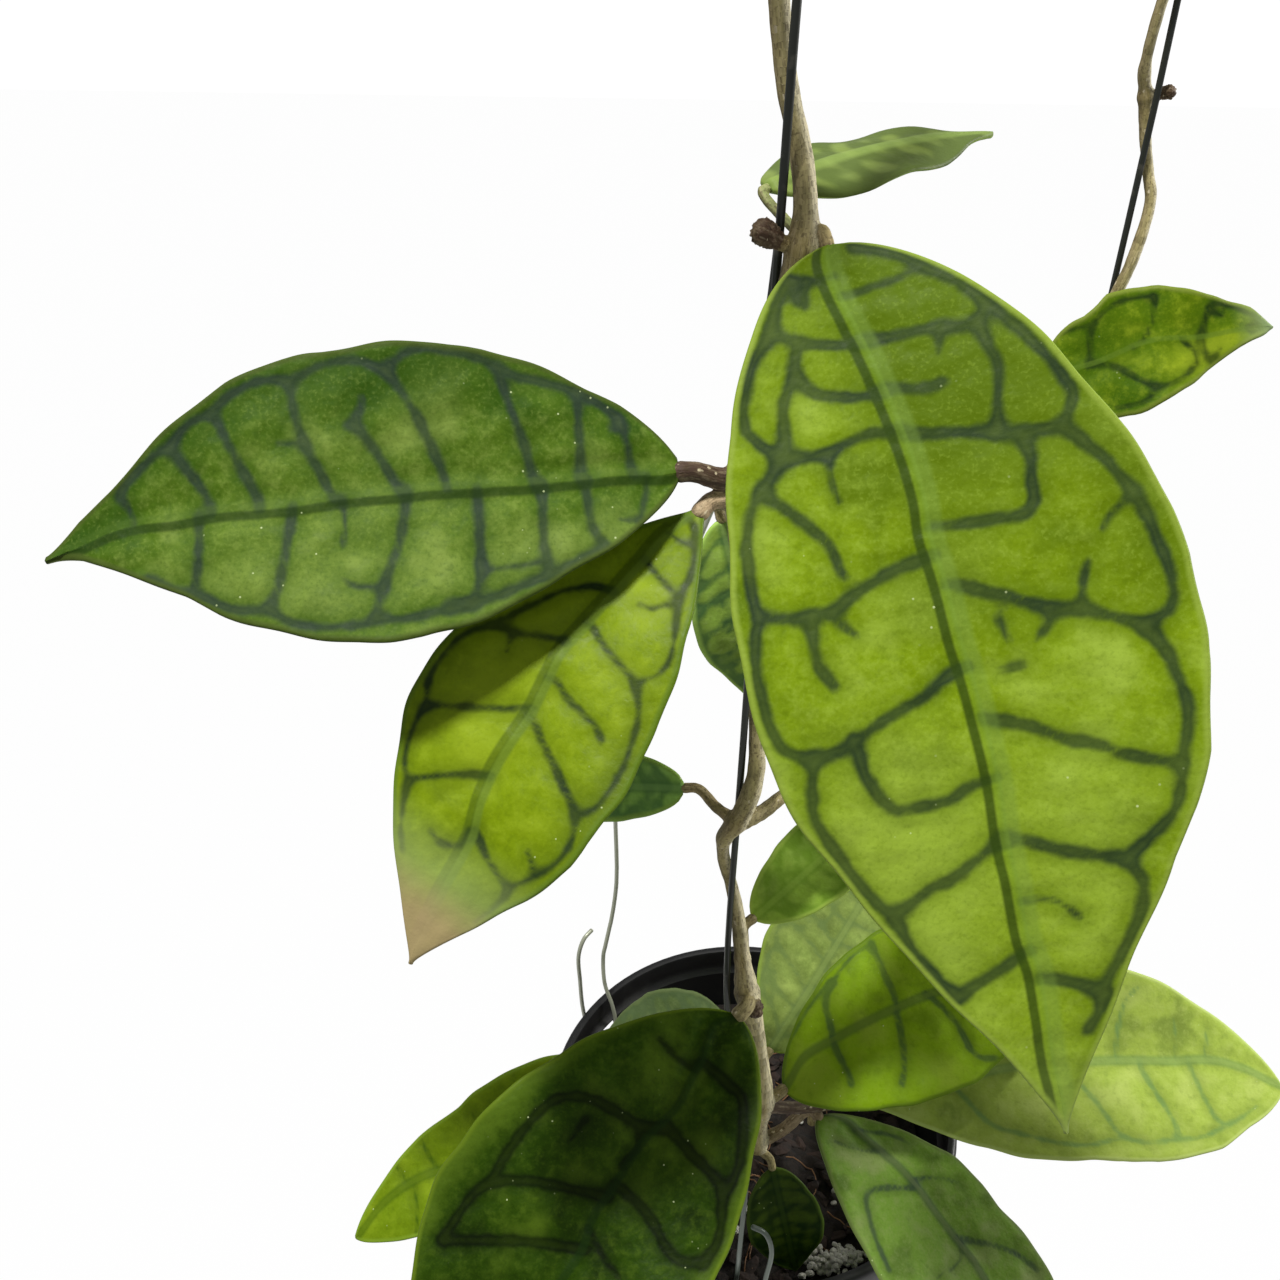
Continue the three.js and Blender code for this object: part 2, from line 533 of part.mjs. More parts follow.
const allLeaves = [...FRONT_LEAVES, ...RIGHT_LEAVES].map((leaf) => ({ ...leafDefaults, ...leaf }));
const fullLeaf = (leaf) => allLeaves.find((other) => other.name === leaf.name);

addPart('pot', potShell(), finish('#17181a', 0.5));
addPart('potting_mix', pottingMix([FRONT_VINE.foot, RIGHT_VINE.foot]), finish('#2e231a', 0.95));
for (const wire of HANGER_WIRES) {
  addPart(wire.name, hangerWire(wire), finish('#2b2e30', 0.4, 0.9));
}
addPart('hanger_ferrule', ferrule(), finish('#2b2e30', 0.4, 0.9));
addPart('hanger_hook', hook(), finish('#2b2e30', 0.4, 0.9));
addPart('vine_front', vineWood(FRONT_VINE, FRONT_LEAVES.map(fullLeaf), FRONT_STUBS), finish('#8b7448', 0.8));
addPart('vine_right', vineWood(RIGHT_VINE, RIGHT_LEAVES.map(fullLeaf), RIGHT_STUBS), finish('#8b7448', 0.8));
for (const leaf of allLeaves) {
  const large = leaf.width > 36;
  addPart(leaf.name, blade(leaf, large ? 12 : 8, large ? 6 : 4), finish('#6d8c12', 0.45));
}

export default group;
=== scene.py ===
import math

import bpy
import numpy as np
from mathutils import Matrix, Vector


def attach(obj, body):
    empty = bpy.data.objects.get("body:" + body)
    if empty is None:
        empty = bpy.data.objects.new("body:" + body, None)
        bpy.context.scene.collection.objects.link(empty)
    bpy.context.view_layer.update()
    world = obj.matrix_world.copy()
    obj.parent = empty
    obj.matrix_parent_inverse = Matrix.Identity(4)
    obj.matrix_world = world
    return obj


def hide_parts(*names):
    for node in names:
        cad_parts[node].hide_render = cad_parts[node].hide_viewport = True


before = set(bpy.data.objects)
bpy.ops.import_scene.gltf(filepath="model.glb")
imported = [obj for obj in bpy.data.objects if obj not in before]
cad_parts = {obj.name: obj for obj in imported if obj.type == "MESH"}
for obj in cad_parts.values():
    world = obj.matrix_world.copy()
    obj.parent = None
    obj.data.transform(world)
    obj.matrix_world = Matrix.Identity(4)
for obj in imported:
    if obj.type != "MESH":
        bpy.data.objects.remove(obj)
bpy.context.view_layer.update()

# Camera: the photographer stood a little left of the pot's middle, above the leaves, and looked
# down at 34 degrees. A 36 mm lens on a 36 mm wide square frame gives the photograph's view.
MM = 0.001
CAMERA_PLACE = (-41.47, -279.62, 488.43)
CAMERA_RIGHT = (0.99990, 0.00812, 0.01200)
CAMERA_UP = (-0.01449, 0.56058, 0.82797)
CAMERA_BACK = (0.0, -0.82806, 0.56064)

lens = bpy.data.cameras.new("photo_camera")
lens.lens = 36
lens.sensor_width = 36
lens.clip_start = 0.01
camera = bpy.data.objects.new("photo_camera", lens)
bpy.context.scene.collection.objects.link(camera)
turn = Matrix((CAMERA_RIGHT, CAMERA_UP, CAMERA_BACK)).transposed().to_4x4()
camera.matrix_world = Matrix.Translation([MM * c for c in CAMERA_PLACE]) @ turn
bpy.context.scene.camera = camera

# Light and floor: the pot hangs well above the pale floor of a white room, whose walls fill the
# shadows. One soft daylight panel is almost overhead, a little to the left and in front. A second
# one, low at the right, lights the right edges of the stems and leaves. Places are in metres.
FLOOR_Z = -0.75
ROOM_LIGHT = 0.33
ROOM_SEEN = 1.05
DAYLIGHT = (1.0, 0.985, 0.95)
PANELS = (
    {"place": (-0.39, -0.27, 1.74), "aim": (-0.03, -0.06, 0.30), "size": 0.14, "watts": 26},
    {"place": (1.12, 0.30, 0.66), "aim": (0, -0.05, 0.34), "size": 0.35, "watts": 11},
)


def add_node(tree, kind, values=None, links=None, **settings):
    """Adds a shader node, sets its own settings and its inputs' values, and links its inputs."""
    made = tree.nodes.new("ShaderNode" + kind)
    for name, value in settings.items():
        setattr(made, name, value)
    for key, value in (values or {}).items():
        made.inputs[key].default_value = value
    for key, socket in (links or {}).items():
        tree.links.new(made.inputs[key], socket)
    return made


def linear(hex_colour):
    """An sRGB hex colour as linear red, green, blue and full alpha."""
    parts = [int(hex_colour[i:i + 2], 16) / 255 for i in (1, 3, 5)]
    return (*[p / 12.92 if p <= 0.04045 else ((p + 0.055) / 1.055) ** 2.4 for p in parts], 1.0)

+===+

Set problem
Retype, in the same exact form, the lines of the material above from the line holding "addPart('pot', potShell(), finish('#17181a', 0.5));" through the line holding "bpy.data.objects.remove(obj)".

Output below
addPart('pot', potShell(), finish('#17181a', 0.5));
addPart('potting_mix', pottingMix([FRONT_VINE.foot, RIGHT_VINE.foot]), finish('#2e231a', 0.95));
for (const wire of HANGER_WIRES) {
  addPart(wire.name, hangerWire(wire), finish('#2b2e30', 0.4, 0.9));
}
addPart('hanger_ferrule', ferrule(), finish('#2b2e30', 0.4, 0.9));
addPart('hanger_hook', hook(), finish('#2b2e30', 0.4, 0.9));
addPart('vine_front', vineWood(FRONT_VINE, FRONT_LEAVES.map(fullLeaf), FRONT_STUBS), finish('#8b7448', 0.8));
addPart('vine_right', vineWood(RIGHT_VINE, RIGHT_LEAVES.map(fullLeaf), RIGHT_STUBS), finish('#8b7448', 0.8));
for (const leaf of allLeaves) {
  const large = leaf.width > 36;
  addPart(leaf.name, blade(leaf, large ? 12 : 8, large ? 6 : 4), finish('#6d8c12', 0.45));
}

export default group;
=== scene.py ===
import math

import bpy
import numpy as np
from mathutils import Matrix, Vector


def attach(obj, body):
    empty = bpy.data.objects.get("body:" + body)
    if empty is None:
        empty = bpy.data.objects.new("body:" + body, None)
        bpy.context.scene.collection.objects.link(empty)
    bpy.context.view_layer.update()
    world = obj.matrix_world.copy()
    obj.parent = empty
    obj.matrix_parent_inverse = Matrix.Identity(4)
    obj.matrix_world = world
    return obj


def hide_parts(*names):
    for node in names:
        cad_parts[node].hide_render = cad_parts[node].hide_viewport = True


before = set(bpy.data.objects)
bpy.ops.import_scene.gltf(filepath="model.glb")
imported = [obj for obj in bpy.data.objects if obj not in before]
cad_parts = {obj.name: obj for obj in imported if obj.type == "MESH"}
for obj in cad_parts.values():
    world = obj.matrix_world.copy()
    obj.parent = None
    obj.data.transform(world)
    obj.matrix_world = Matrix.Identity(4)
for obj in imported:
    if obj.type != "MESH":
        bpy.data.objects.remove(obj)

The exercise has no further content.